Another body of knowledge deals with web document clustering. Most of this research is about improving search engine results and usability (a clue for the uninitiated: browsing a categorized set of results is much easier than looking at a list; think about a table of contents vs. the entire text of the book - that’s what clustering is about, more or less). A related topic is summarizing the web page content - that is often discussed in web clustering papers. Both of these areas - web clustering, summarization of content (as well as all those I haven’t discovered yet) - will aid me in discovering the semantic structure of my information space.
On a side note, clustering is somewhat a controversial area for me: on the one hand, it’s full of math, which scares the living jeebies out of me (I know about 10 times less math than I’d like to); on the other - for some strange reason which I can’t explain yet, I find it fascinating.

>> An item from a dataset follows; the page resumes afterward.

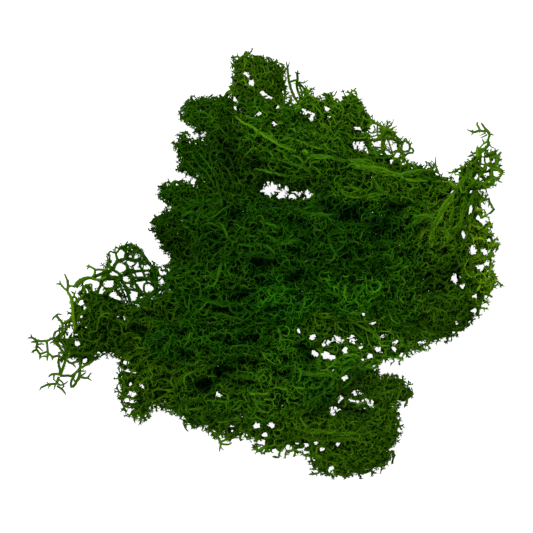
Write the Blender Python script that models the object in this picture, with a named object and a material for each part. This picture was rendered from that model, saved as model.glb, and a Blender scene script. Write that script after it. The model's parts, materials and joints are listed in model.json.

Dynamically clustering a web collection, refactoring a program, organizing my desk - I have this strange attraction to structuring and organizing stuff. (I mentioned it here) Others have an attraction to art, or music, or poetry… Why structuring? Why me? Oh well…
Back to the topic. Existing research is focused on information extraction and building structures for improving search engines and displaying the content on other devices. I am hoping to learn from both and take my research in a new direction. So, back to the papers. One of them was a surprise: it was a short paper which I expected to be very general, yet while being general it contained some ideas and observations I found particularly useful for my research. The paper is Structuring web pages based on repetition of elements by Tomoyuki Nanno, Suguru Saito and Manabu Okumura of the Tokio Institute of Technology.
The paper grabbed my attention because the authors start out by asking exactly the same question I have been pondering:
“When people see a web page, they can easily understand the segmentation and structure of the page. What is the key to understanding the segment and structure? We consider that it is the uniformity of certain information… We consider that such a “uniformity” can be useful for detecting the repetition of elements in the web page.”
Exactly! If we, as human being, can identify elements in the page source which are of the same type, we might be able to teach a machine to do it - it’s string pattern matching (another area I’ll have to study). And if our machine can recognize these elements, we could, maybe, come up with some rules, or a large set of features which would determine the probability of a set of elements to represent the web site navigational menu.
But wait, we don’t even need an explicit menu on every page. Say, after analyzing a web collection, we discover a repetitive element, which has a high probability of being the page title (and that goes for all pages within the collection - not just one page). Having a collection of pages with possible titles we can proceed to analyzing the links between these pages, as well as the physical file structure of the collection - and there you go - we might have enough material to come up with a structure. That’s the basic idea.
The paper I am writing about discusses ways to automatically identify repetitive elements on a page, which is almost the foundation for my work. The authors suggest using a bottom-up approach: we start with identifying the most primitive repetitions (for example, a set of links using the same font style), then we replace them with tokens of the same type, after which we proceed recursively to identify more complex structures. The authors suggest an interesting approach, which I cannot use: to replace all text with a generic “text” token. The benefit of this approach is that the system may be implemented as a language-independent framework. In my case, however, I am interested in the linguistic information, because I will be using it to analyze the page semantics in order to find an appropriate place for it in the site structure.
There are parts in the paper with which I respectfully disagree. For example, when analyzing repetition structures with separators, like:
| A |
| b |
| A |
| b |
| A |
The authors suggest that “b” must be smaller than “A” to qualify as a separator. Wrong: with complex table-based layouts, a separator in a menu or some sort of list can in fact take much more code than the actual list/menu item.
Nevertheless, the paper turned out to be a great resource for me. It has some specific suggestions on dealing with complex repetitive sequences, transposing html tables to expose the correct flow of data, and more. As a future possibility, the paper suggests combining this bottom-up approach with a top-down approach based on analyzing the DOM tree behind the html code. That’s a very neat approach - I’ve already read several very interesting papers on it - I will discuss them in my next posts.